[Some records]
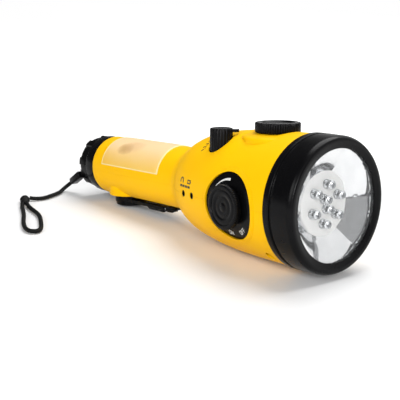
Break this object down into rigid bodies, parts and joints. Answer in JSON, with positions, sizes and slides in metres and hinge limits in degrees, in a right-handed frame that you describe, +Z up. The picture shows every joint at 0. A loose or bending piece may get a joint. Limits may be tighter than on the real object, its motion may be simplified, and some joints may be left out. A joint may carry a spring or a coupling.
{
  "type": "hand crank flashlight",
  "caption": "Yellow hand crank flashlight with radio dials, a lantern window, a folding crank under the handle and a wrist strap.",
  "frame": {"origin": "under the middle of the torch's bounding box, on the surface it lies on", "axes": "+X from the tail cap towards the lens, +Z up as the torch lies at rest"},
  "size_m": [0.2575, 0.1417, 0.084],
  "materials": {
    "yellow_plastic": "semi-gloss",
    "black_plastic": "satin",
    "black_rubber": "matt",
    "white_plastic": "matt",
    "lantern_plastic": "satin, lets light through",
    "clear_plastic": "clear and polished",
    "reflector_chrome": "mirror plated",
    "steel": "satin",
    "cell_case": "sleeved",
    "brass": "satin",
    "copper": "wound wire",
    "circuit_board": "satin",
    "nylon": "satin"
  },
  "bodies": {
    "body": {"upper_shell": "yellow_plastic", "lower_shell": "yellow_plastic", "shell_screw_neck": "steel", "shell_screw_rear_left": "steel", "shell_screw_rear_right": "steel", "shell_screw_front_left": "steel", "shell_screw_front_right": "steel", "lantern_window": "lantern_plastic", "lantern_board": "white_plastic", "lantern_led_1": "lantern_plastic", "lantern_led_2": "lantern_plastic", "bezel": "black_plastic", "lens": "clear_plastic", "lens_seal": "black_rubber", "reflector": "reflector_chrome", "lamp_board": "white_plastic", "led_1": "clear_plastic", "led_2": "clear_plastic", "led_3": "clear_plastic", "led_4": "clear_plastic", "led_5": "clear_plastic", "led_6": "clear_plastic", "led_7": "clear_plastic", "led_8": "clear_plastic", "side_panel": "black_plastic", "volume_control": "steel", "tuning_capacitor": "nylon", "function_switch": "nylon", "jack_socket_1": "black_plastic", "jack_socket_2": "black_plastic", "main_board": "circuit_board", "ferrite_rod": "black_rubber", "speaker": "black_plastic", "battery_tray": "nylon", "battery_cell_1": "cell_case", "battery_cell_2": "cell_case", "battery_cell_3": "cell_case", "front_contact": "brass", "crank_bushing": "brass", "dynamo_stator": "copper", "gear_plate": "steel"},
    "cap_ring": {"cap_seal": "black_rubber"},
    "tail_cap": {"tail_cap": "black_plastic", "tail_contact": "brass", "strap_crimp": "black_plastic", "strap_lead": "black_rubber", "strap_knot": "black_rubber", "strap_loop": "black_rubber"},
    "crank": {"crank_arm": "black_plastic", "crank_gear": "nylon", "crank_screw": "steel", "hinge_pin": "steel"},
    "idler": {"idler_gear": "nylon"},
    "rotor": {"dynamo_rotor": "steel"},
    "knob_spindle": {"grip_spindle": "black_plastic"},
    "knob": {"grip": "black_plastic"},
    "tuning": {"tuning_dial": "black_plastic"},
    "function": {"function_knob": "black_plastic"},
    "volume": {"volume_dial": "black_plastic"}
  },
  "joints": [
    {"name": "cap_slide", "type": "slide", "parent": "body", "child": "cap_ring", "axis": [-0.997, 0, -0.0773], "range_m": [0, 0.00501]},
    {"name": "cap_turn", "type": "hinge", "parent": "cap_ring", "child": "tail_cap", "pos_m": [-0.1158, 0.00149, 0.02487], "axis": [-0.997, 0, -0.0773], "range_deg": [0, 720]},
    {"name": "crank_spin", "type": "hinge", "parent": "body", "child": "crank", "pos_m": [-0.07916, 0.00149, 0.00765], "axis": [-0.0773, 0, 0.997], "continuous": true},
    {"name": "idler_spin", "type": "hinge", "parent": "body", "child": "idler", "pos_m": [-0.06398, 0.00149, 0.01886], "axis": [-0.0773, 0, 0.997], "continuous": true},
    {"name": "rotor_spin", "type": "hinge", "parent": "body", "child": "rotor", "pos_m": [-0.05069, 0.00149, 0.01989], "axis": [-0.0773, 0, 0.997], "continuous": true},
    {"name": "knob_fold", "type": "hinge", "parent": "crank", "child": "knob_spindle", "pos_m": [-0.02833, 0.00149, 0.00924], "axis": [0, -1, 0], "range_deg": [0, 90]},
    {"name": "grip_spin", "type": "hinge", "parent": "knob_spindle", "child": "knob", "pos_m": [-0.04412, 0.00149, 0.00591], "axis": [-0.997, 0, -0.0773], "continuous": true},
    {"name": "tuning_turn", "type": "hinge", "parent": "body", "child": "tuning", "pos_m": [0.06564, 0.00149, 0.07656], "axis": [-0.0773, 0, 0.997], "range_deg": [-90, 90]},
    {"name": "function_turn", "type": "hinge", "parent": "body", "child": "function", "pos_m": [0.0379, -0.01801, 0.06688], "axis": [-0.0773, 0, 0.997], "range_deg": [0, 150]},
    {"name": "volume_turn", "type": "hinge", "parent": "body", "child": "volume", "pos_m": [0.06645, -0.0365, 0.03637], "axis": [0.0522, 0.9986, 0.004], "range_deg": [0, 300]}
  ],
  "couplings": [
    {"joint": "cap_slide", "follows": "cap_turn", "m_per_rad": 0.00039789},
    {"joint": "idler_spin", "follows": "crank_spin", "ratio": -3},
    {"joint": "rotor_spin", "follows": "crank_spin", "ratio": 9}
  ]
}
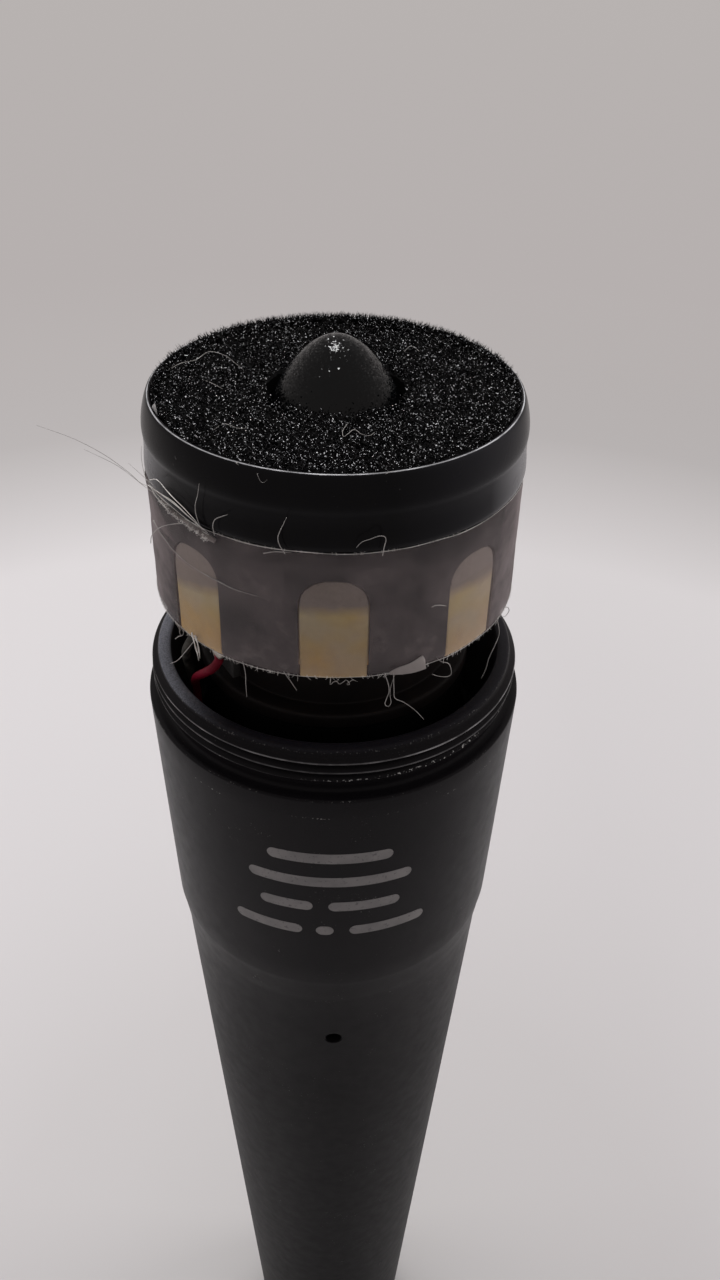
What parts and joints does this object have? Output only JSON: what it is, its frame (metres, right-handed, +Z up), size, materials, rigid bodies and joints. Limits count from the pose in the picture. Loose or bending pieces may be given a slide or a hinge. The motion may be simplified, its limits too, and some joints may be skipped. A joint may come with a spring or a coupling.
{
  "type": "dynamic microphone",
  "caption": "Wired handheld dynamic microphone with its grille off: tapered handle with connector socket, open capsule with foam, domed resonator and arched side ports.",
  "frame": {"origin": "centre of the handle's bottom ring, the face it stands on", "axes": "+Z up along the handle to the dome, -Y to the front, where the barrel's small hole is, +X to the front's right"},
  "size_m": [0.0372, 0.0372, 0.1815],
  "materials": {
    "handle_paint": "satin black coating on a die casting, worn pale in specks along the edges of the thread and shoulder",
    "insert_plastic": "black moulded plastic",
    "pin_nickel": "nickel-plated turned pins",
    "contact_brass": "plain stamped contact metal",
    "screw_steel": "blackened steel",
    "mount_rubber": "soft black rubber",
    "chamber_plastic": "black moulded plastic",
    "housing_plastic": "black moulded plastic",
    "screen_cloth": "sheer grey woven screen, creased, its cut edges frayed",
    "cream_plastic": "cream moulded plastic",
    "grey_felt": "grey felt",
    "magnet_steel": "plated steel",
    "magnet_alloy": "grey sintered magnet",
    "coil_copper": "fine enamelled copper wire",
    "film": "thin clear film",
    "clamp_plastic": "black moulded plastic",
    "dome_plastic": "satin black plastic with a fine grain",
    "black_foam": "black open-cell foam that glints",
    "cap_plastic": "glossy black plastic",
    "board_laminate": "brown laminate",
    "solder": "dull solder",
    "red_insulation": "soft red insulation",
    "white_insulation": "soft greyish white insulation"
  },
  "bodies": {
    "root": {"handle_shell": "handle_paint", "xlr_insert": "insert_plastic", "xlr_pin_1": "pin_nickel", "xlr_pin_2": "pin_nickel", "xlr_pin_3": "pin_nickel", "ground_ring": "contact_brass", "xlr_set_screw": "screw_steel", "shock_mount": "mount_rubber", "rear_chamber": "chamber_plastic", "cartridge_housing": "housing_plastic", "screen_tape": "screen_cloth", "transducer_frame": "cream_plastic", "felt_ring": "grey_felt", "yoke": "magnet_steel", "magnet": "magnet_alloy", "pole_piece": "magnet_steel", "voice_coil": "coil_copper", "diaphragm": "film", "clamp_ring": "clamp_plastic", "resonator_plate": "dome_plastic", "foam_disk": "black_foam", "cap_ring": "cap_plastic", "terminal_board": "board_laminate", "solder_joint_red": "solder", "solder_joint_white": "solder", "lead_red": "red_insulation", "lead_white": "white_insulation"}
  },
  "joints": []
}
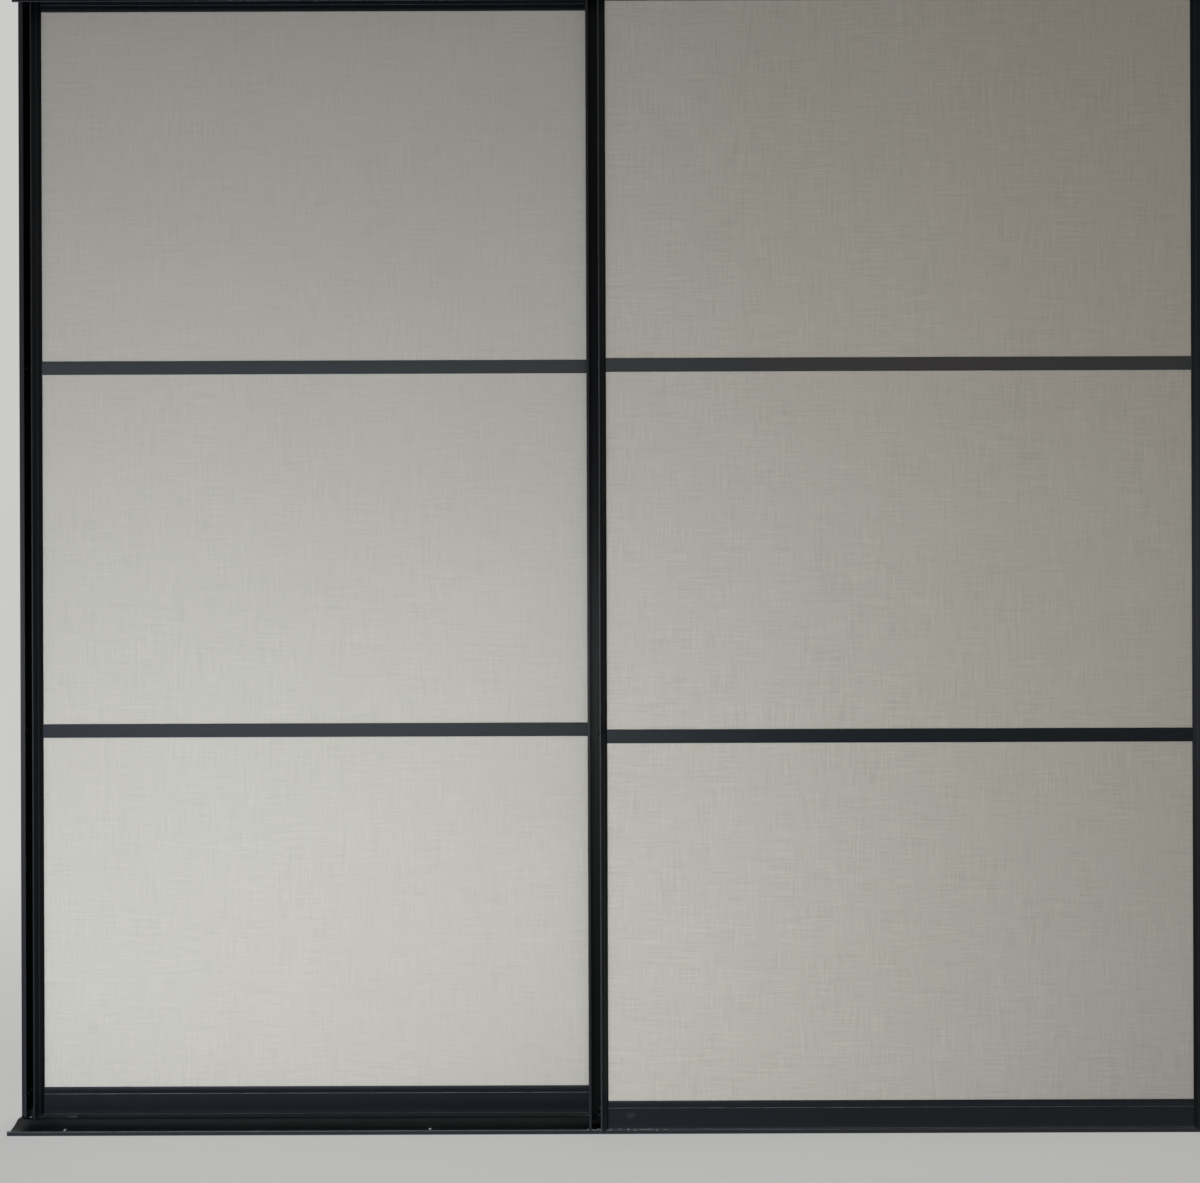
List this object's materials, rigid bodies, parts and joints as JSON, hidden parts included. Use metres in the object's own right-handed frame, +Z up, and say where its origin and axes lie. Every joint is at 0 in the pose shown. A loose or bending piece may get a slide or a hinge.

GIVEN INSTRUCTION
What is the number of lines above that hold the string "bending"? Answer with that number alone.

FINAL ANSWER
3